(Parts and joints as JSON)
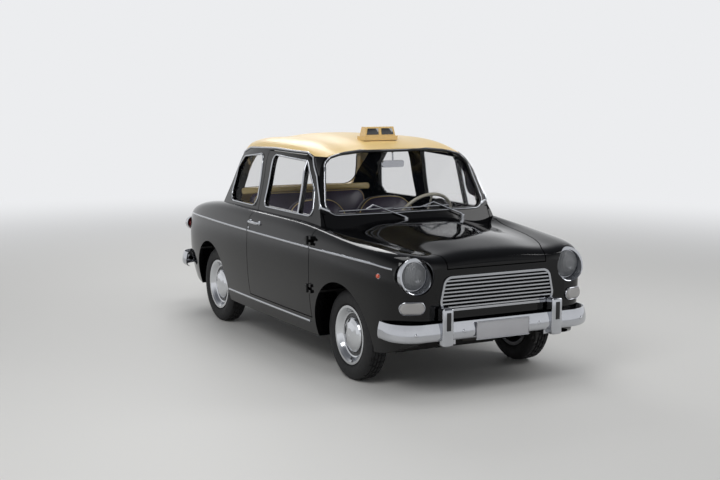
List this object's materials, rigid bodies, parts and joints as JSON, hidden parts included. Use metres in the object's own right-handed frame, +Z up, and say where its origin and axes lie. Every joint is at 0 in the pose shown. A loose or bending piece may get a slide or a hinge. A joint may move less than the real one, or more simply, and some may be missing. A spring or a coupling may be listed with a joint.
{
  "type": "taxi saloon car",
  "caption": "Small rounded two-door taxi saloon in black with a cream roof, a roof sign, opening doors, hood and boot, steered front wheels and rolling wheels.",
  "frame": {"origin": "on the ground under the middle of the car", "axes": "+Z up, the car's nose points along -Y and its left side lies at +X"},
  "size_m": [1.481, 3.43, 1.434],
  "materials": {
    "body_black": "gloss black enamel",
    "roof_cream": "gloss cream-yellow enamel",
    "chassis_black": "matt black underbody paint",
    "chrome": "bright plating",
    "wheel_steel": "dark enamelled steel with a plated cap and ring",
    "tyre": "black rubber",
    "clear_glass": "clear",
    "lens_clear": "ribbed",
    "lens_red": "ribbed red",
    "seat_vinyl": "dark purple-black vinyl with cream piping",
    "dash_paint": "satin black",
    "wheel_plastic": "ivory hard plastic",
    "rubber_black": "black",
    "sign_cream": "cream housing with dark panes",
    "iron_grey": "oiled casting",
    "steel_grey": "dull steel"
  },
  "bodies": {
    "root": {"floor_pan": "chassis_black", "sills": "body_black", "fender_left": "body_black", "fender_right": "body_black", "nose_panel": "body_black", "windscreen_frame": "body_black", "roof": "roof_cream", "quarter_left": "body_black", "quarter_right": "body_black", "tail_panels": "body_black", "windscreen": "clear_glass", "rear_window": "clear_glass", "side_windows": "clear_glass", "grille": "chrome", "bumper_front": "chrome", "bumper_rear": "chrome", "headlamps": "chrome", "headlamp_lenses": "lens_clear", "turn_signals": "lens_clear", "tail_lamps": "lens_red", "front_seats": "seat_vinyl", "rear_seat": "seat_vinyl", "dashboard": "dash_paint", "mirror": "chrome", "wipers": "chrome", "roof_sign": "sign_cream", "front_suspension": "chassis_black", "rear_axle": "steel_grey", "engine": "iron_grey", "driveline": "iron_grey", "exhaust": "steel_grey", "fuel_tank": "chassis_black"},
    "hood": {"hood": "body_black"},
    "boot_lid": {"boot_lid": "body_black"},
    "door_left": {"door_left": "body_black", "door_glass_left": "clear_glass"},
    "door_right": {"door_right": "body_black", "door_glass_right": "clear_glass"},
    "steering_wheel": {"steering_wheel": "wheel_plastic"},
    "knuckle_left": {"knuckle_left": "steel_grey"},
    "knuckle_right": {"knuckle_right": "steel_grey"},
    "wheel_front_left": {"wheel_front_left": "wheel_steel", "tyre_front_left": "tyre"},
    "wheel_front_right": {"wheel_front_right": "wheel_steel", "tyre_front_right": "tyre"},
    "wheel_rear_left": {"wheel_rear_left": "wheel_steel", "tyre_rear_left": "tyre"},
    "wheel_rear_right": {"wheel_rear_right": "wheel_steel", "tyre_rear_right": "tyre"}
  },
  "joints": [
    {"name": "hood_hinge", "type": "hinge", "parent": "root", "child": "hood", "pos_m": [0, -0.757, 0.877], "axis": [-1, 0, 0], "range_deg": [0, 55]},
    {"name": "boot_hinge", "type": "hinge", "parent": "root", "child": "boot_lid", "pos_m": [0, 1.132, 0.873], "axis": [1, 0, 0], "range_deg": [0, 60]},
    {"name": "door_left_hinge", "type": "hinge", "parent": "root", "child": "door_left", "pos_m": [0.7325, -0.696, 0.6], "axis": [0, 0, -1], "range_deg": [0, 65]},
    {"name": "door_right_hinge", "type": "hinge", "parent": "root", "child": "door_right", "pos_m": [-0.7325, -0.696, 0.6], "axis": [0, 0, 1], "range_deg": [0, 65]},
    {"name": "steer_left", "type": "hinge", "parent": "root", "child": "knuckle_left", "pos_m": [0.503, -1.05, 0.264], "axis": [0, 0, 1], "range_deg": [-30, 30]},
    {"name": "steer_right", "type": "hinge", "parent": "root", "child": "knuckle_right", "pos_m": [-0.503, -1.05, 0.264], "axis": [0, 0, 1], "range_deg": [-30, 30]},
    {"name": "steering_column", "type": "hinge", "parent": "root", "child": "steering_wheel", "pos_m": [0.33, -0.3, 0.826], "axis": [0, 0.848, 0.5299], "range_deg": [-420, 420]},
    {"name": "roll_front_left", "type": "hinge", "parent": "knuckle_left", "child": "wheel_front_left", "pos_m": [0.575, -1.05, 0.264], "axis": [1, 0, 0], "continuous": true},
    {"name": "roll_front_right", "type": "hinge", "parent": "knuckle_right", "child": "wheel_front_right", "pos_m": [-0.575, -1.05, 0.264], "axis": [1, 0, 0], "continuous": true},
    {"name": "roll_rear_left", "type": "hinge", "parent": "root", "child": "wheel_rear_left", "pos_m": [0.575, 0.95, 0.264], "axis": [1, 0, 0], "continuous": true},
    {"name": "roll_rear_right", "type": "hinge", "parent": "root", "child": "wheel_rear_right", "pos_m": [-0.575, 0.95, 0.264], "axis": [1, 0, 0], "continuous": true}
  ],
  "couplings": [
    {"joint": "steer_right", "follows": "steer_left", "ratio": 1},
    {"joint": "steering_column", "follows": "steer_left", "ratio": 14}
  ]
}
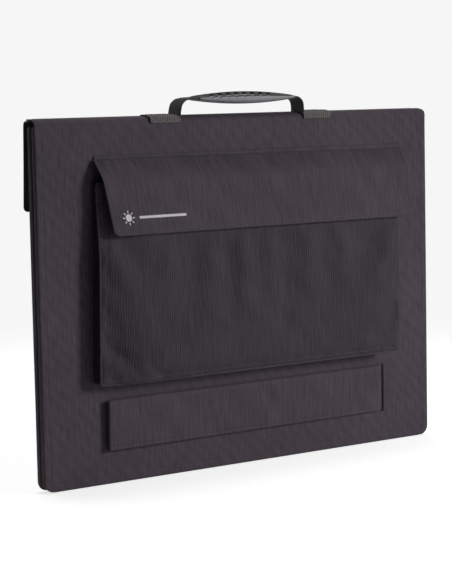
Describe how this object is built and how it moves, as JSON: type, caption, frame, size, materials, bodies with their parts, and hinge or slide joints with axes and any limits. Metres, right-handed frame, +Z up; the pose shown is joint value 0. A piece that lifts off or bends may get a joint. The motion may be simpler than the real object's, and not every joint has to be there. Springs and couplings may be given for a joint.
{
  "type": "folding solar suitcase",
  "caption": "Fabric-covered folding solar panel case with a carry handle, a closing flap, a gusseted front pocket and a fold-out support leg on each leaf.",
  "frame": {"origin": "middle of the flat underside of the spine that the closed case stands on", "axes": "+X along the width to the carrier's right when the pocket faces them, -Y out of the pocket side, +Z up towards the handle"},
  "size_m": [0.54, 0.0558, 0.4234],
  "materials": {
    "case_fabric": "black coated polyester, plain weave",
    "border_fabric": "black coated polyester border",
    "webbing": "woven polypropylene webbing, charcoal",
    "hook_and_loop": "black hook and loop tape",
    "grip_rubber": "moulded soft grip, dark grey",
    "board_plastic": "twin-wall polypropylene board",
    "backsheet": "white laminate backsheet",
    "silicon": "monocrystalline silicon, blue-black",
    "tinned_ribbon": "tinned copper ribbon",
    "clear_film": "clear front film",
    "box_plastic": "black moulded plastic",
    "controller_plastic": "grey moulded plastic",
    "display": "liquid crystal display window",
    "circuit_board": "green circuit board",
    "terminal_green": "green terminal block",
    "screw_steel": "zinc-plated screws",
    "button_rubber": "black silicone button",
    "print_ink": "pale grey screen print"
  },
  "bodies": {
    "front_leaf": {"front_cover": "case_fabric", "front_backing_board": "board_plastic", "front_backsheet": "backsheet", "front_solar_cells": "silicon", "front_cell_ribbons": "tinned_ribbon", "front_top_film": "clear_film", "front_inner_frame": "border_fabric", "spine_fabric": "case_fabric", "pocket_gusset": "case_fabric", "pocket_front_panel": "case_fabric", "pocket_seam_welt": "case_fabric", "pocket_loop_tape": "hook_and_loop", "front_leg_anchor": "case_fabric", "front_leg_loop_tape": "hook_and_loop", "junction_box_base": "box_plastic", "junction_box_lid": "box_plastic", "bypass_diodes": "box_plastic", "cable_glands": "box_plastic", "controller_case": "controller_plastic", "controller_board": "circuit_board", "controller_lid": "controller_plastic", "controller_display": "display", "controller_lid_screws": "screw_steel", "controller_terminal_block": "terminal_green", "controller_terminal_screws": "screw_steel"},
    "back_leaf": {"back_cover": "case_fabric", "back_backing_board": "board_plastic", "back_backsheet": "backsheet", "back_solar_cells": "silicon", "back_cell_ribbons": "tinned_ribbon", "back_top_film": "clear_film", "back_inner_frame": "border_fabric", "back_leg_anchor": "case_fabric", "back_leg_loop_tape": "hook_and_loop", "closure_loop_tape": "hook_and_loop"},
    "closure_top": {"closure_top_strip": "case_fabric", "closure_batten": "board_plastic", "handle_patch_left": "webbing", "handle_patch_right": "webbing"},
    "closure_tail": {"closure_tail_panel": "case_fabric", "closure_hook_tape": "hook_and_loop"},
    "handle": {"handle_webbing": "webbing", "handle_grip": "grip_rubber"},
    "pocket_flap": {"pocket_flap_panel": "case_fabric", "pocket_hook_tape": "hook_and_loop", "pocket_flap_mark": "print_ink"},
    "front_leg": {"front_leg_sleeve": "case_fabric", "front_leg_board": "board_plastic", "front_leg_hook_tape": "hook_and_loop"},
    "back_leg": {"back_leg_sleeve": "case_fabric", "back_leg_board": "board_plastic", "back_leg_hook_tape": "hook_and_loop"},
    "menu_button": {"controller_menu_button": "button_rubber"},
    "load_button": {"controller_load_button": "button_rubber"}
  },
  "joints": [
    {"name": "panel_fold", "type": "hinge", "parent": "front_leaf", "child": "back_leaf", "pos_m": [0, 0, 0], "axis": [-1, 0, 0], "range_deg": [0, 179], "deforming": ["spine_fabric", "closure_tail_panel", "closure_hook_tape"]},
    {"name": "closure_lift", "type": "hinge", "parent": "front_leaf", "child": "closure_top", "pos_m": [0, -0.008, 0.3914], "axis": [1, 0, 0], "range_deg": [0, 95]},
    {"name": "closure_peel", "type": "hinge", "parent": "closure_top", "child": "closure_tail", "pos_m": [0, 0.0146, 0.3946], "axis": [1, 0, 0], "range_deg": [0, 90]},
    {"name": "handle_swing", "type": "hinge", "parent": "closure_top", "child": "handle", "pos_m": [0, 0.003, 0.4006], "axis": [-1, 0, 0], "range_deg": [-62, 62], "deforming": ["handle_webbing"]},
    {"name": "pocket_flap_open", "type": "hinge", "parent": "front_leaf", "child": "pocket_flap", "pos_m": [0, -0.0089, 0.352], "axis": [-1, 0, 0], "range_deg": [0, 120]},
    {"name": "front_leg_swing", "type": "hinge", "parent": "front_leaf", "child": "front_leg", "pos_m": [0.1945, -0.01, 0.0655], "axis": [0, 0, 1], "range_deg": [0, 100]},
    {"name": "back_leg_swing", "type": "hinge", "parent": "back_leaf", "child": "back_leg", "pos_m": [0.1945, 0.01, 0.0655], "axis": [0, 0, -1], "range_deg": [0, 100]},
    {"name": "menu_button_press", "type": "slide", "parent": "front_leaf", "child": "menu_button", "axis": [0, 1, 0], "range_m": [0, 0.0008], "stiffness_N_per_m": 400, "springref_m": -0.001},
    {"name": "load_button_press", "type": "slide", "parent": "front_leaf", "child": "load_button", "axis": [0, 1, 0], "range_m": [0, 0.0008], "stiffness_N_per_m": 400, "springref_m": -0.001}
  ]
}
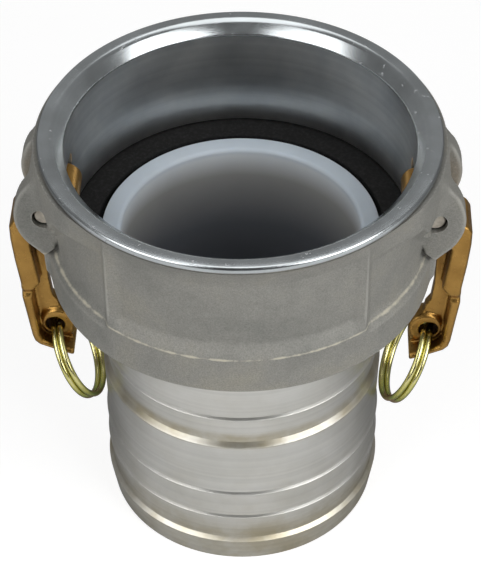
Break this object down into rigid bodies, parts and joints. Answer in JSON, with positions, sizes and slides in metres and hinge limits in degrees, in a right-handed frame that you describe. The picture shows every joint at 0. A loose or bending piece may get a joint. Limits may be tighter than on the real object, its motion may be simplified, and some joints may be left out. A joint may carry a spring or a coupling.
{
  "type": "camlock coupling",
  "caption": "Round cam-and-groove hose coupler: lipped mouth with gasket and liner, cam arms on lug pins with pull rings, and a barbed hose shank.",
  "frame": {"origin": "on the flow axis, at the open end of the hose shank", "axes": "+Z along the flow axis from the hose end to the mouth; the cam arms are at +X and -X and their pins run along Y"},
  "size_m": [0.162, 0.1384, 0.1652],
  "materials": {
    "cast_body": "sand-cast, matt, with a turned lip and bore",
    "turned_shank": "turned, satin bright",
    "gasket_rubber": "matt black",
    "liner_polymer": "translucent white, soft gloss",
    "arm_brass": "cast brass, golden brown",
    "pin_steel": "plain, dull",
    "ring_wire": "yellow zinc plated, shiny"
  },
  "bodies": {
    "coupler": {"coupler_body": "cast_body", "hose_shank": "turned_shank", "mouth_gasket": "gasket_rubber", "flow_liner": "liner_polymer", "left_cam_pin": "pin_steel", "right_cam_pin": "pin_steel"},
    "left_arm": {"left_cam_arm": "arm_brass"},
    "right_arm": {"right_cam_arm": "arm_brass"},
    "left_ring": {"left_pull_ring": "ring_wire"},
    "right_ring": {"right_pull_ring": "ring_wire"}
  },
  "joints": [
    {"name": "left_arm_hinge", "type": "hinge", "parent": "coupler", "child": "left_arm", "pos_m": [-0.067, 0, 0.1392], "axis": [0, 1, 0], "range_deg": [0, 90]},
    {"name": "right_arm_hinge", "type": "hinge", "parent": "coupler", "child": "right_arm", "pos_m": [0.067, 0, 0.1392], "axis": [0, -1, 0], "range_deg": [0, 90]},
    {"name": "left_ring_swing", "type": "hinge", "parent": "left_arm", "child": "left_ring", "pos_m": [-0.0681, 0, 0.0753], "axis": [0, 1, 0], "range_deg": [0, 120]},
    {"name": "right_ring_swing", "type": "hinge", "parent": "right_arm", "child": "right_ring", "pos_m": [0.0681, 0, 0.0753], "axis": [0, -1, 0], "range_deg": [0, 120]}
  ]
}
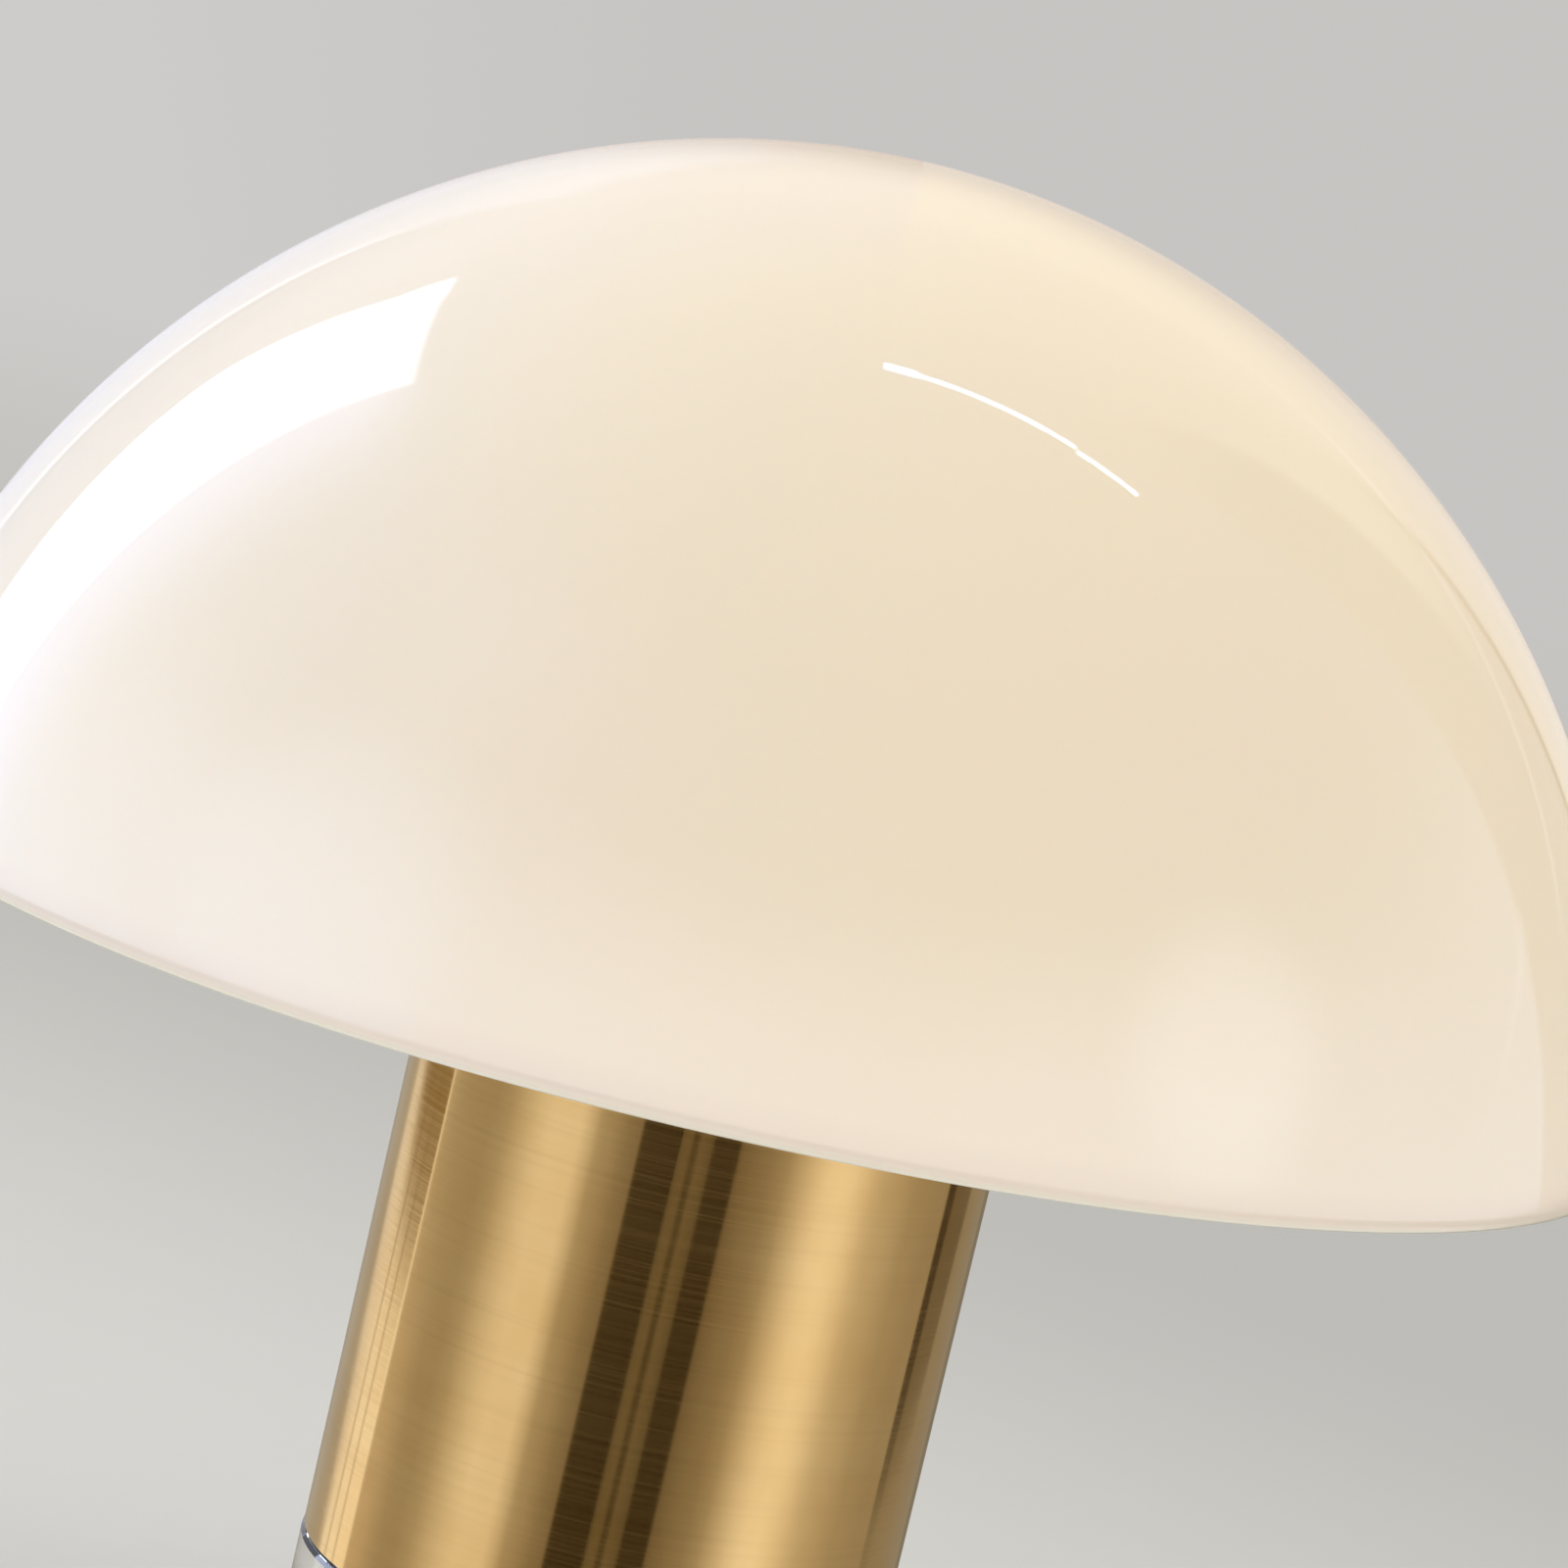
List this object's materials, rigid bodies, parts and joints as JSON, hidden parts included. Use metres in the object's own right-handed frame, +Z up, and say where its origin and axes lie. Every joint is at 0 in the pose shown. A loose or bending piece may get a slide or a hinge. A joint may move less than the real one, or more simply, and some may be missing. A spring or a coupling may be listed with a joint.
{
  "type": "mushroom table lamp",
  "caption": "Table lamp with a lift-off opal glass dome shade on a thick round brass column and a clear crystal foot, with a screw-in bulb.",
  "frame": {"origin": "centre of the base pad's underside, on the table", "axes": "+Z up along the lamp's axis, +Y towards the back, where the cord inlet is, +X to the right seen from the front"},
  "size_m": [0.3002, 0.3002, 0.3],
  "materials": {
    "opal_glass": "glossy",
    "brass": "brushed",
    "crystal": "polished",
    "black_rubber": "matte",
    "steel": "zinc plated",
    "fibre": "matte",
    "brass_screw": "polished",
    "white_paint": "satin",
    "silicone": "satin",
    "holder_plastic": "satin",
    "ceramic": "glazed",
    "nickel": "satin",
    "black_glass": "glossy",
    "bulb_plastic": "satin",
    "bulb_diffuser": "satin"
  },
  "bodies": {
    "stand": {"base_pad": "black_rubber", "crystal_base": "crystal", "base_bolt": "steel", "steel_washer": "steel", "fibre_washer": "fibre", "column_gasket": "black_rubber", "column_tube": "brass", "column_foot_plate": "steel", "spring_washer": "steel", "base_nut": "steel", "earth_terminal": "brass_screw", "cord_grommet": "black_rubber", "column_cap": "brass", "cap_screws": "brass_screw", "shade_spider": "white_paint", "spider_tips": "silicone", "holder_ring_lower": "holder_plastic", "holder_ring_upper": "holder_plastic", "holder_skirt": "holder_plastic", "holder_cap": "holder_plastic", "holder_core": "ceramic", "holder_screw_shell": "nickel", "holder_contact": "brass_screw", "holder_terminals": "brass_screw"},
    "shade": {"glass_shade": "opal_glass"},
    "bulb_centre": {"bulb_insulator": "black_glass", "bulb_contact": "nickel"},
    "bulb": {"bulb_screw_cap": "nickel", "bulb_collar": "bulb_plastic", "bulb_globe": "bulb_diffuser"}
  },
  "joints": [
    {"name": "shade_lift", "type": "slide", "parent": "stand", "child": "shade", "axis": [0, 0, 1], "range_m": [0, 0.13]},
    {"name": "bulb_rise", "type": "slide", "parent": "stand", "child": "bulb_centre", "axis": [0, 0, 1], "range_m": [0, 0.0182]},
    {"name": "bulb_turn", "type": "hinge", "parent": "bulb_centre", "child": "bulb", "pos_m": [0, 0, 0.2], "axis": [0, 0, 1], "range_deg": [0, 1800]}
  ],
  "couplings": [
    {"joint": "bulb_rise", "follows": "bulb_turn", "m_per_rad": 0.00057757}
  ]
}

* Task details
Pull every line containing the word "that" out of the material and copy it.

* Worked answer
Describe how this object is built and how it moves, as JSON: type, caption, frame, size, materials, bodies with their parts, and hinge or slide joints with axes and any limits. Metres, right-handed frame, +Z up; the pose shown is joint value 0. A piece that lifts off or bends may get a joint. The motion may be simpler than the real object's, and not every joint has to be there. Springs and couplings may be given for a joint.
  "frame": {"origin": "middle of the flat underside of the spine that the closed case stands on", "axes": "+X along the width to the carrier's right when the pocket faces them, -Y out of the pocket side, +Z up towards the handle"},
Break this object down into rigid bodies, parts and joints. Answer in JSON, with positions, sizes and slides in metres and hinge limits in degrees, in a right-handed frame that you describe. The picture shows every joint at 0. A loose or bending piece may get a joint. Limits may be tighter than on the real object, its motion may be simplified, and some joints may be left out. A joint may carry a spring or a coupling.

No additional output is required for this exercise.